Ledeen especially notes this passage:
...the liberal idea comes at a terrible cost in political understanding. In the pre-modern age the rational and the irrational could both be understood. It was possible to think and to speak about such things as the soul in political terms, and to think about distortions and perversions of the soul. This became impossible after the rise of liberalism. Political language became impoverished. If you read Plato, his idea of tyranny is very different from a modern liberal idea of tyranny. For Plato, tyranny is not a system based on bad institutions. Its a perversion of the soul. The tyrant is someone who has lost the proper discipline over his soul and so is lost to his appetites and desires. There is even a fleeting passage or two where Plato mentions the tyrant might succumb to an appetite for cannibalism. This is amazing to see because it means Plato has already identified a cult of death as a temptation, one of the possible perversions of the soul that can take place. This is exactly the kind of thing that—after the rise of liberal ideas—it became harder for people to understand. We took all the questions of the soul, and of virtue, and of the perversions of the soul, and removed them to a corner reserved for religion or psychology. In a different corner we assigned political questions. In the political world, just as in the economic world, we wanted to accord everyone rationality, so we took all the questions of irrationality and put them in a different place entirely.

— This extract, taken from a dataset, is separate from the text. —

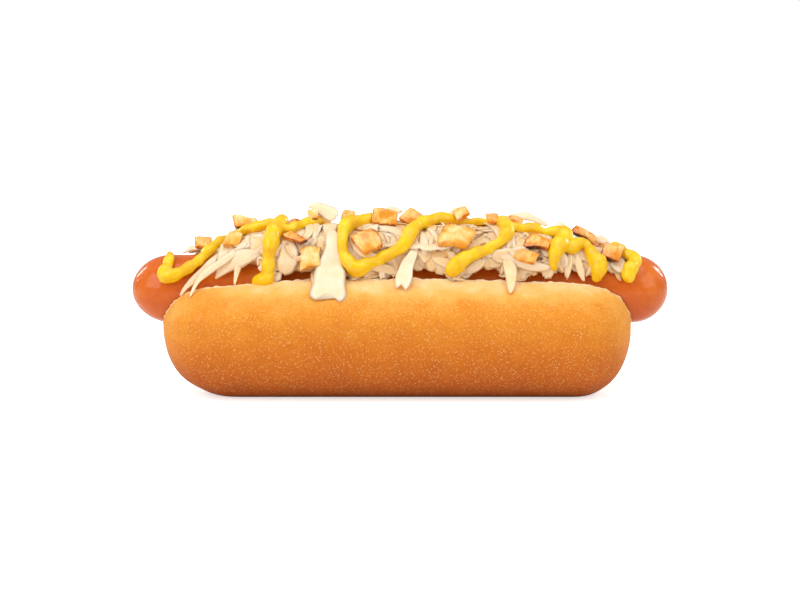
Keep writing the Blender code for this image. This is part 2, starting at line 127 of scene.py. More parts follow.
# Onion pieces: (x, turn, lift of the centre, length, width, thickness, spin, tilt towards the front).
ONIONS = [
    (-64.2, 8, 2.2, 5.8, 4.4, 3.2, 6, 64),
    (-50.5, 4, 3.9, 7.6, 4.2, 3.6, 2, 66),
    (-53.8, -21, 1.8, 5.2, 5.6, 3.0, -8, 30),
    (-33.6, -31, 2.0, 7.8, 3.0, 2.6, -30, 12),
    (-28.7, -50, 1.8, 7.0, 8.2, 3.2, 8, 6),
    (-28.0, -2, 3.6, 2.8, 3.8, 2.4, 8, 60),
    (-17.2, 8, 3.0, 4.0, 4.4, 2.4, -20, 60),
    (-10.4, -37, 2.0, 7.6, 8.2, 4.0, 24, 10),
    (-4.8, -3, 2.4, 7.6, 6.0, 3.6, -8, 58),
    (4.0, 5, 2.0, 6.4, 6.0, 3.0, -32, 58),
    (18.2, -30, 1.8, 10.2, 9.8, 3.6, -12, 8),
    (19.9, 5, 3.4, 4.8, 4.0, 3.0, 20, 54),
    (30.4, -3, 2.6, 4.6, 3.6, 2.6, -6, 54),
    (37.6, -2, 1.8, 4.4, 2.6, 2.0, -30, 40),
    (44.2, -34, 1.8, 7.4, 5.6, 3.2, -12, 10),
    (40.6, -49, 1.5, 7.2, 4.0, 2.8, -20, 8),
    (60.2, 0, 2.6, 8.2, 3.4, 2.4, -38, 50),
    (68.2, -30, 1.9, 6.4, 6.2, 3.4, -16, 24),
    (-62.0, 38, 2.0, 6.2, 5.8, 3.4, 20, -6),
    (-46.0, 40, 1.8, 7.4, 6.0, 3.2, -14, -8),
    (-34.0, 28, 1.8, 6.8, 7.2, 3.6, 30, -6),
    (-7.0, 44, 1.6, 8.2, 6.4, 3.4, -20, -8),
    (8.5, 34, 1.8, 7.0, 7.8, 3.4, 12, -6),
    (37.0, 40, 1.7, 8.0, 6.2, 3.6, 24, -8),
    (50.5, 30, 1.8, 6.4, 6.8, 3.2, -18, -6),
    (63.5, 36, 2.0, 6.6, 5.6, 3.4, 10, -6),
]
ONION_LAYER_RADIUS = 16.0
ONION_TAPER = 0.86
ONION_SLIMNESS = 0.8
ONION_ROUND = 9
# How much each onion piece is fried beyond its rim, where it isn't plain golden.
ONION_FRIED = {
    1: 0.10, 2: 0.16, 3: -0.12, 4: 0.30, 5: 0.06, 8: 0.16, 9: 0.08,
    10: -0.12, 14: 0.25, 15: 0.18, 16: -0.08, 17: 0.30, 18: 0.22,
}


# ---- the object's driving curves, as in its solids ----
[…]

It became very difficult to conceive that people might be behaving in irrational ways or might have succumbed to the allure of a cult of death.
Ive long thought Berman was one of the handful of thoughtful leftists worth paying attention to. (Remember that Berman was one of the few on the Left who broke with the party line about Nicaragua in the mid-1980s.) But doesnt Berman realize that by embracing this critique of modern liberalism, he is halfway to becoming . . . gasp! . . a neoconservative?